\n
## Diagram: Reinforcement Learning Workflow
### Overview
This diagram illustrates a reinforcement learning workflow, depicting the interaction between an agent, environment, and various processing components. The workflow is segmented into three main areas: a Task Processing section (top), an Explorer section (center-left), and a Trainer section (center-right). Data flow is indicated by arrows, and key components are represented as labeled boxes.
### Components/Axes
The diagram contains the following components:
* **Taskset:** A database of tasks.
* **Task Data Processor:** Processes the taskset and outputs a "Task".
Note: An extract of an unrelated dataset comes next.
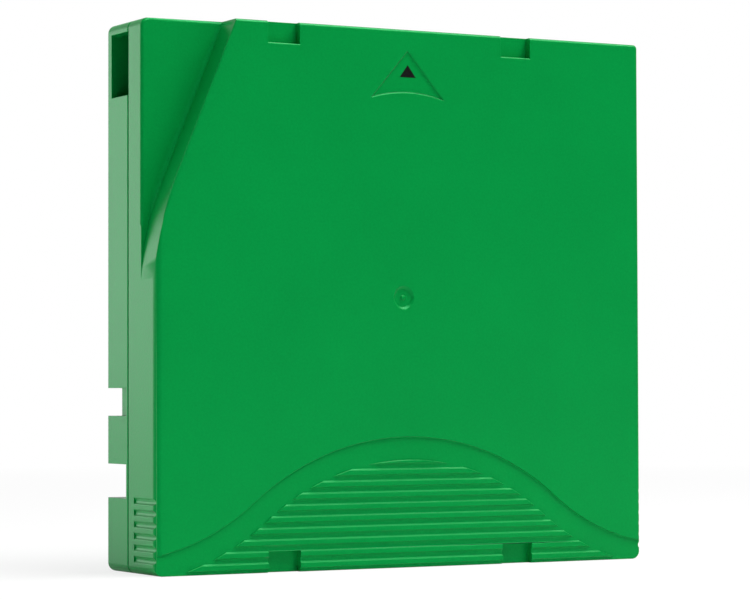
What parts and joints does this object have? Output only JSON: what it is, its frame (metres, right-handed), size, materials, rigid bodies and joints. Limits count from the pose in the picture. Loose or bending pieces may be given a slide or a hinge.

* **Workflow Runner:** Contains the "Agent" and "Environment" and manages the interaction between them.
* **Agent:** Takes "action" and receives a "reward" from the environment.
* **Environment:** Provides feedback (reward) to the agent based on its actions.
* **Rollout Model:** Part of the Explorer, receives "Experience" from the Workflow Runner.
* **Reward Model:** Part of the Explorer, receives "Experience" from the Workflow Runner.
* **Explorer:** Contains the Rollout and Reward Models.
* **Experience Data Processor:** Processes "Raw Experiences" and outputs "Verified Experiences".
* **Raw Experiences:** A database of raw experiences.
* **Verified Experiences:** A database of verified experiences.
* **Reference Model:** Part of the Trainer, receives "Experience".
* **Actor Model:** Part of the Trainer, receives "Experience" from the Reference Model.
* **Critic Model:** Part of the Trainer, receives input from the Actor Model.
* **Trainer:** Contains the Reference, Actor, and Critic Models.
* **Buffer:** Stores verified experiences.
* **Sync. Weights:** Indicates synchronization of weights between models.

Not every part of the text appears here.